Beinisvørð (Beinisvord) is a 469 m high sea cliff in Suðuroy, Faroe Islands, the highest sea cliff in Suðuroy. It is located between the villages of Lopra and Sumba. Beinisvørð has vertical cliffs facing the sea and a green slope down towards the village of Sumba. The triangular top of Beinisvørð is visible from many places in Suðuroy, including Lopra, Nes and Marknoyri, the easternmost part of Vágur. In clear weather it is also visible from Smyril M/F just before she enters the fjord of Trongisvágur, Trongisvágsfjørður. Men from Sumba used to rappel down the steep mountain side of Beinisvørð on bird lines (it is called "síging"; one man hangs on a thick rope, while several men hold it at the top) in order to catch sea birds and to collect eggs. Both birds and their eggs were important food for the people of Sumba in the past. Several men have been killed while doing this; sometimes a stone fell on a man's head, fatally injuring him. In 1975 a big avalanche at Beinisvørð destroyed numerous bird habitats and landmarks.
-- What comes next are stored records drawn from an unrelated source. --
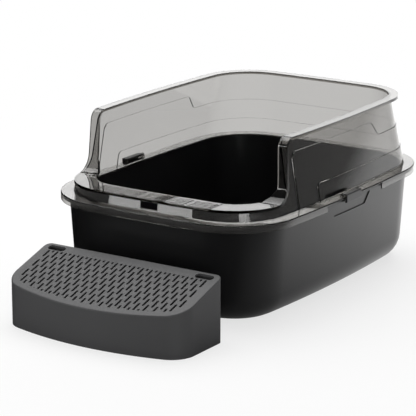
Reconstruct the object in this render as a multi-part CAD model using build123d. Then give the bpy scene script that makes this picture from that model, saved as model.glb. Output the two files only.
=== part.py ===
from build123d import *
from math import radians, tan
import os

# High-sided cat litter box: a deep black tray, a clear smoke shroud that lifts off it with a low
# front entry, two side latches on the shroud, and a separate slotted step in front.
# Millimetres. +Z is up, the entry and the step face -Y, and the origin is the centre of the
# tray's flat underside.

# Plan of the box, as half sizes at the middle of each bowed side
RIM_HALF_X = 228.4
RIM_HALF_Y = 306.0
RIM_CORNER = 118.0
SIDE_BOW = 12.0
END_BOW = 4.8

# Heights above the floor
RIM_Z = 176.0
TOP_Z = 300.0
LEDGE_Z = 195.0

# Shroud wall and top lip
SHROUD_WALL = 2.4
WALL_FOOT_INSET = 21.0
LIP_WIDTH = 15.6
LIP_HALF_X = 200.0
LIP_HALF_Y = 277.4
LIP_CORNER = 96.4
LIP_BEAD_DEPTH = 5.0
LIP_BEAD_THICK = 1.8

# Shroud flange and the skirt that wraps the tray's rim
SKIRT_HEIGHT = 13.0
SKIRT_THICK = 2.2
SKIRT_EDGE_CHAMFER = 1.5
SKIRT_GAP = 0.6
SEAT_GAP = 0.3
SKIRT_CUTOUT = 184.0

# Front entry, as seen from the side
PILLAR_TOP_Y = -174.0
PILLAR_FOOT_Y = -178.0
PILLAR_TOP_RADIUS = 18.0
PILLAR_FOOT_RADIUS = 30.0
PILLAR_INNER_HALF_X = 187.0
PILLAR_WIDE_Z = 215.0
LEDGE_DEPTH = 39.0
LEDGE_INNER_HALF_X = 176.0
LEDGE_INNER_CORNER = 72.0

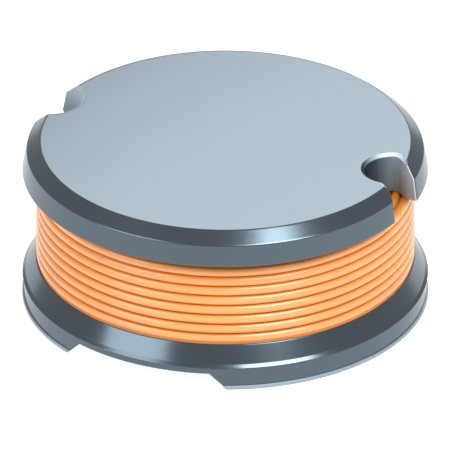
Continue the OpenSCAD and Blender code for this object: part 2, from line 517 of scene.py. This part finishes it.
def tube(b, path, radius, sides):
    """A closed round tube with domed ends along the path."""
    p = np.asarray(path, float)
    t, n, m = frames_along(p)
    ang = np.linspace(0, 2 * math.pi, sides, endpoint=False)
    rr = np.broadcast_to(np.asarray(radius, float), (len(p),))

    def ring_at(c, i, r):
        return c + r * (np.cos(ang)[:, None] * n[i] + np.sin(ang)[:, None] * m[i])

    rings = []
    for s in (0.35, 0.75):
        rings.append(ring_at(p[0] - t[0] * rr[0] * 0.5 * (1 - s), 0, rr[0] * math.sin(s * math.pi / 2)))
    rings += [ring_at(p[i], i, rr[i]) for i in range(len(p))]
    for s in (0.75, 0.35):
        rings.append(ring_at(p[-1] + t[-1] * rr[-1] * 0.5 * (1 - s), len(p) - 1, rr[-1] * math.sin(s * math.pi / 2)))
    ids = b.loft(rings)
    for end, c in ((0, p[0] - t[0] * rr[0] * 0.5), (-1, p[-1] + t[-1] * rr[-1] * 0.5)):
        k = b.ring([tuple(c)])[0]
        loop = ids[end]
        for i in range(sides):
            b.faces.append((loop[i], loop[(i + 1) % sides], k))


def smooth(u):
    return u * u * (3 - 2 * u)


def coil_path():
    """The whole winding: ten layers of eight turns, each turn level but for a short step at the back."""
    layers = 10
    pts = []
    step = math.radians(26)
    back = math.pi / 2
    z = [FIRST_Z + i * PITCH for i in range(TURNS)]
    gap = (COIL_R - (POST_R + WIRE_R)) / (layers - 1)
    for layer in range(layers):
        r = POST_R + WIRE_R + layer * gap
        outer = layer == layers - 1
        segs = 216 if outer else (84 if layer >= 5 else 40)
        order = z if layer % 2 == 0 else z[::-1]
        for k, zi in enumerate(order):
            last_turn = outer and k == TURNS - 1
            end = back + 2 * math.pi - step / 2
            if last_turn:
                end = math.atan2(LEAD_Y, LEAD_X) + 2 * math.pi - math.radians(6)
            for a in np.linspace(back + step / 2, end, segs + 1):
                pts.append((r * math.cos(a), r * math.sin(a), zi))
            if last_turn:
                break
            # the step at the back, up or down a turn, or out to the next layer
            nxt = order[k + 1] if k + 1 < len(order) else zi
            r2 = r if k + 1 < len(order) else r + gap
            ns = max(6, int(segs * step / (2 * math.pi)) + 2)
            for u in np.linspace(0, 1, ns + 1)[1:-1]:
                a = back - step / 2 + step * u
                w = smooth(u)
                rr = r + (r2 - r) * w
                pts.append((rr * math.cos(a), rr * math.sin(a), zi + (nxt - zi) * w))
    return pts


def lead_points(sx):
    """One lead from its slot, under the flange, to its solder joint; the first point is at the coil."""
    x, y = sx * LEAD_X, LEAD_Y
    bend = 0.3
    pts = []
    for z in np.linspace(0.93, LEAD_Z + bend, 6):
        pts.append((x, y, z))
    for a in np.linspace(0, math.pi / 2, 11)[1:]:
        pts.append((x, y - bend * (1 - math.cos(a)), LEAD_Z + bend - bend * math.sin(a)))
    for u in np.linspace(0, 1, 22)[1:]:
        pts.append((x, y - bend - 1.7 * u, LEAD_Z))
    return pts


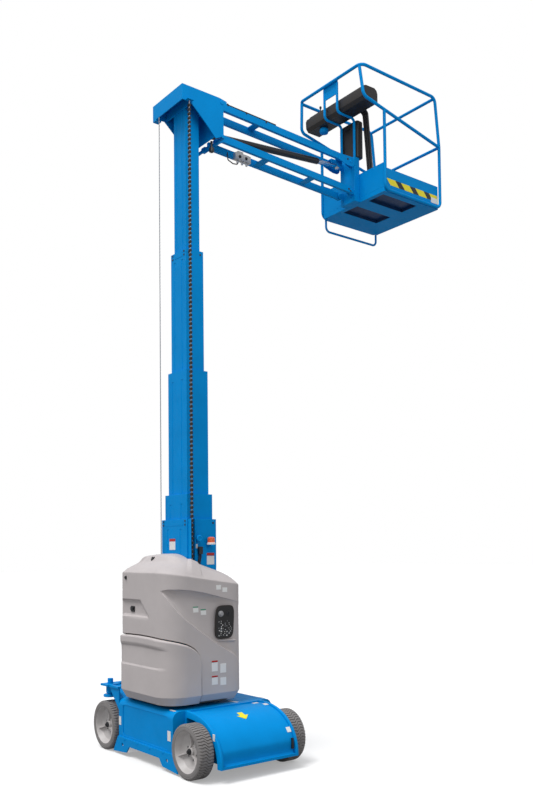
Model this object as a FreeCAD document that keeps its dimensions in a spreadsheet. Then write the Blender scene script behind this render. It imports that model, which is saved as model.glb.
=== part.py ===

==Beinisvørð in Faroese poetry==
At least two famous Faroese poets have mentioned Beinisvørð in poems. Poul F. Joensen (born 1898 in Sumba, died 1970 in Froðba) often mentioned Beinisvørð as the guardian spirit of the country. A Faroese singer and composer from Klaksvík, Hanus G. Johansen, set several of these poems to music and after that they became very popular and well known amongst Faroese of all ages. Janus Djurhuus (born 1881 in Tórshavn, died 1948) uses it as a symbol of Faroese independence in "Heimferð Nólsoyar Páls".

==Tourism==
Tourists who visit Suðuroy often wish to see Beinisvørð. It can be seen from several locations, the nearest being Hesturin, near the one-lane road between Lopra and Sumba. There is also a road tunnel from Lopra to Sumba. For buses it is best to go to Sumba first and from there up to Hesturin (near the antenna), and on the way back turn the bus on Hesturin and go back to Sumba. The road from Hesturin to Lopra has many curves and can be difficult for buses to drive on. Another option is from Lopranseiði, which is west of Lopra; turn right just before entering the village; a road goes almost all the way to the coast. It is not far from the main road, less than 1 km. Beinisvørð can also be seen at a greater distance from Eggjarnar, just south of Vágur. A one-lane road goes to some 25 m from the cliff's edge at Eggjarnar.